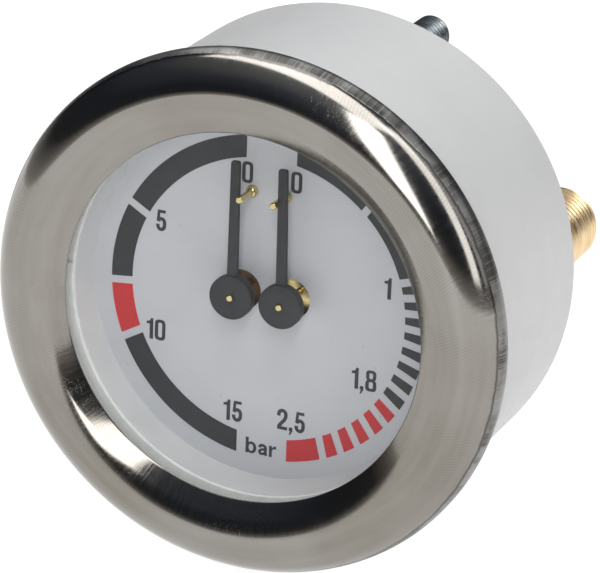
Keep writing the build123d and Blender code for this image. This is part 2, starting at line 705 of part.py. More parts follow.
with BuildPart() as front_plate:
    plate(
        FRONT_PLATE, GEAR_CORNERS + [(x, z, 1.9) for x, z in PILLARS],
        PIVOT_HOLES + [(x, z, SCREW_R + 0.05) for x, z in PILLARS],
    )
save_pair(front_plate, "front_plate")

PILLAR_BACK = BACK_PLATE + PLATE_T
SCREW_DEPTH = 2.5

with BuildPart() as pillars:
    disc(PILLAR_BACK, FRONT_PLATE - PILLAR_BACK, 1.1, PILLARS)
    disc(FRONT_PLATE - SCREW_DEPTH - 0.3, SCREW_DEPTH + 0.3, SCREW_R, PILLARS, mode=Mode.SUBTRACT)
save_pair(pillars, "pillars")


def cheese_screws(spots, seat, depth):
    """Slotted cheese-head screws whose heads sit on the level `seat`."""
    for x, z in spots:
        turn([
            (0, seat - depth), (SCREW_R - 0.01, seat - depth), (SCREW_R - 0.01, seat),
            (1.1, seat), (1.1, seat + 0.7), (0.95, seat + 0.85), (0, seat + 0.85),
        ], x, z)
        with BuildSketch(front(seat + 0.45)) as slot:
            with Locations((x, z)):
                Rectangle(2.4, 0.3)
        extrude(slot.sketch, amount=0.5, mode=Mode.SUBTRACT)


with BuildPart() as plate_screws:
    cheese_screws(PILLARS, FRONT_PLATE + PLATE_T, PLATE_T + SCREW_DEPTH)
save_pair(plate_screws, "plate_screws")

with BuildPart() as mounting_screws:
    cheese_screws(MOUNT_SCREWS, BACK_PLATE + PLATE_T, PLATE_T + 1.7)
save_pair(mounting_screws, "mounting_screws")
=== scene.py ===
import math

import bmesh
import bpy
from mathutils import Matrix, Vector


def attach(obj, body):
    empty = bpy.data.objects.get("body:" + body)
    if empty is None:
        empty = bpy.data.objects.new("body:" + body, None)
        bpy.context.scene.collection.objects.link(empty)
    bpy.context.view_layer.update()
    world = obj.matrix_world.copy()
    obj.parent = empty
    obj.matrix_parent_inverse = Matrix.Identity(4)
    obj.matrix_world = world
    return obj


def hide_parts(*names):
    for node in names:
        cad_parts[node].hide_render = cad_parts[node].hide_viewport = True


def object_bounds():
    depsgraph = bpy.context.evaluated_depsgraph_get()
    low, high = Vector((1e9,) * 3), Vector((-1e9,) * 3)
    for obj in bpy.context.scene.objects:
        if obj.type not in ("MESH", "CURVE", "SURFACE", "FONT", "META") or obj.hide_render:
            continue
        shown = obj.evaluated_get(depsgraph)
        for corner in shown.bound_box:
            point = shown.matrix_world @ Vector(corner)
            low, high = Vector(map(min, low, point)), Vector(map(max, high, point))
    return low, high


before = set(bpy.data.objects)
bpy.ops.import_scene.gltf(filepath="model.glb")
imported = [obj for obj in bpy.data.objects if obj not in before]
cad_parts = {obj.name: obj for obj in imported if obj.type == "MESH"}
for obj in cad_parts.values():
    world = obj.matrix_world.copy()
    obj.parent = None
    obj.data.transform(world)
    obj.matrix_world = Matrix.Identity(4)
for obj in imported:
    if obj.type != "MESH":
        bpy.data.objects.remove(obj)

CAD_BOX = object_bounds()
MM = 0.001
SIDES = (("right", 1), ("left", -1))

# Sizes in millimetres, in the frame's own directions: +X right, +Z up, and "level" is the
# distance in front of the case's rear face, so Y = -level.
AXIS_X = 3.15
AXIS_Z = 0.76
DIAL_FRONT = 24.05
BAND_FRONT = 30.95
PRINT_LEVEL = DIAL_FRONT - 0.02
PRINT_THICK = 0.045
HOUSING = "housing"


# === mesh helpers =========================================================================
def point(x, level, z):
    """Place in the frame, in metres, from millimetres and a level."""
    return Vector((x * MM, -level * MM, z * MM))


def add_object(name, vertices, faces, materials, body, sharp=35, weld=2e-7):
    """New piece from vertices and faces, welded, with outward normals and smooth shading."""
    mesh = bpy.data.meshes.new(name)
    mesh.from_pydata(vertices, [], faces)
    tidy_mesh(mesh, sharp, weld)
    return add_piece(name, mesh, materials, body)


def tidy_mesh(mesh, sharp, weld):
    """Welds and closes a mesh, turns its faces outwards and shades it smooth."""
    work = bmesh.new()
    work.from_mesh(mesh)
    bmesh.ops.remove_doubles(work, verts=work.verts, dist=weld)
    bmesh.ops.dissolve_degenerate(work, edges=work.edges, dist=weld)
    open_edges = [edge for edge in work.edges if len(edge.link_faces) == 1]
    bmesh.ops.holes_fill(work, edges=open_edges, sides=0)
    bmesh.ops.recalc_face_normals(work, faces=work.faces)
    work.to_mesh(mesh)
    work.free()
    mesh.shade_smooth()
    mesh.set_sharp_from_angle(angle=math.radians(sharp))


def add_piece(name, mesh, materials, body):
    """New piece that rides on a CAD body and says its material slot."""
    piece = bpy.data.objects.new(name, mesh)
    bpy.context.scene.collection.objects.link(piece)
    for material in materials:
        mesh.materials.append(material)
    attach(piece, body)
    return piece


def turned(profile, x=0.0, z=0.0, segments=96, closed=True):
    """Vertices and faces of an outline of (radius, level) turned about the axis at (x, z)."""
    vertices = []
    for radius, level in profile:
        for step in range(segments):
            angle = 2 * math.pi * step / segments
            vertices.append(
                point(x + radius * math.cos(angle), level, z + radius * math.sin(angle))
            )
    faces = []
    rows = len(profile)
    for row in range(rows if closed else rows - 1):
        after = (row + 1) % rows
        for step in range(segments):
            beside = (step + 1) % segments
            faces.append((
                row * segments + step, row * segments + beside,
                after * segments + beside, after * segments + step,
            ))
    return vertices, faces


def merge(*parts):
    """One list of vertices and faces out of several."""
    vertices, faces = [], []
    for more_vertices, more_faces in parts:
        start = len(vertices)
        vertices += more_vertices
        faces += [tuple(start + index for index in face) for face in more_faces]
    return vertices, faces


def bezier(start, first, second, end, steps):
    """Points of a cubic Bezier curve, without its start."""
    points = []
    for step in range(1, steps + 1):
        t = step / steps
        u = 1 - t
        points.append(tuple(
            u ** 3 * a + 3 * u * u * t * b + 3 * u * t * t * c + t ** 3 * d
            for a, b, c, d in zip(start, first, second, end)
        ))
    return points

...

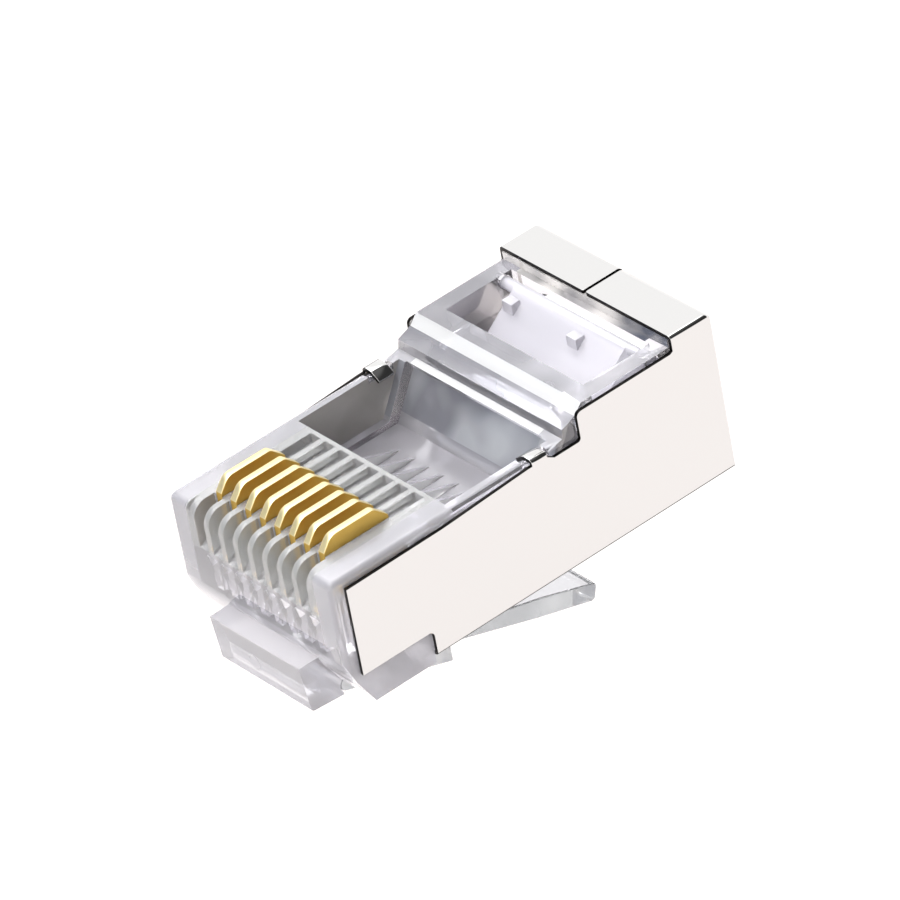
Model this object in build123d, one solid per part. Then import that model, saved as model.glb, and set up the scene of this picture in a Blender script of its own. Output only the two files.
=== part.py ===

==

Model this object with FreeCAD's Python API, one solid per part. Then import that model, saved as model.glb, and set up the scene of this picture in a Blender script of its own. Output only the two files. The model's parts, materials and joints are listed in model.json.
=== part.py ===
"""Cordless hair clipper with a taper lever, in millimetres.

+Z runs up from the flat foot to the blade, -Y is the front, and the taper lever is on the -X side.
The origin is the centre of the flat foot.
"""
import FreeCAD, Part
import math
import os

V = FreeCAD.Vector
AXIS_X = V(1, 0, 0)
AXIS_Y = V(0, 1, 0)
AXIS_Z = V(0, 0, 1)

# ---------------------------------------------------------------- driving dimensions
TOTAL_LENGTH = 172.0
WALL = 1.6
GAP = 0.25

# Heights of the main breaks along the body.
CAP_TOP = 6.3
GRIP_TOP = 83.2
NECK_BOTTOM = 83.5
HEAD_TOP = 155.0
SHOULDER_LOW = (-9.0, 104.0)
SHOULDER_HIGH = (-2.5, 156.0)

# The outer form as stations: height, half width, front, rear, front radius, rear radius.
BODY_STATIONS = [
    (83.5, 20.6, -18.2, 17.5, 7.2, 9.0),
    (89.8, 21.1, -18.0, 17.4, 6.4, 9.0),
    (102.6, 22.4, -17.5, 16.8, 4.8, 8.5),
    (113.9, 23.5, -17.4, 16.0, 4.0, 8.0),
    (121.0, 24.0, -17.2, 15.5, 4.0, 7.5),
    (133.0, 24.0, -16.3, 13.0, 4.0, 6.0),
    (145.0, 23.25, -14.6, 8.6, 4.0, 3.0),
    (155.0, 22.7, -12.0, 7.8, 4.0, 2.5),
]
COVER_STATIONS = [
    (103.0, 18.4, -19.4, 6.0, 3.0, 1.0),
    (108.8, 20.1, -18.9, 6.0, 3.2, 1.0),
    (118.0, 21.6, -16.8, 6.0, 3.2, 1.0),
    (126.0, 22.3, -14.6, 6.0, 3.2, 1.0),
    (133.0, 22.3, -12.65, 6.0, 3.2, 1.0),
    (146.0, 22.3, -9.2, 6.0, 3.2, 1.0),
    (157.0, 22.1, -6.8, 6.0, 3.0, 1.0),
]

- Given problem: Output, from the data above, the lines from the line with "low, high = Vector((1e9,)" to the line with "point = shown.matrix_world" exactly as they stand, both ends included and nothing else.

- Answer to the exercise:
    low, high = Vector((1e9,) * 3), Vector((-1e9,) * 3)
    for obj in bpy.context.scene.objects:
        if obj.type not in ("MESH", "CURVE", "SURFACE", "FONT", "META") or obj.hide_render:
            continue
        shown = obj.evaluated_get(depsgraph)
        for corner in shown.bound_box:
            point = shown.matrix_world @ Vector(corner)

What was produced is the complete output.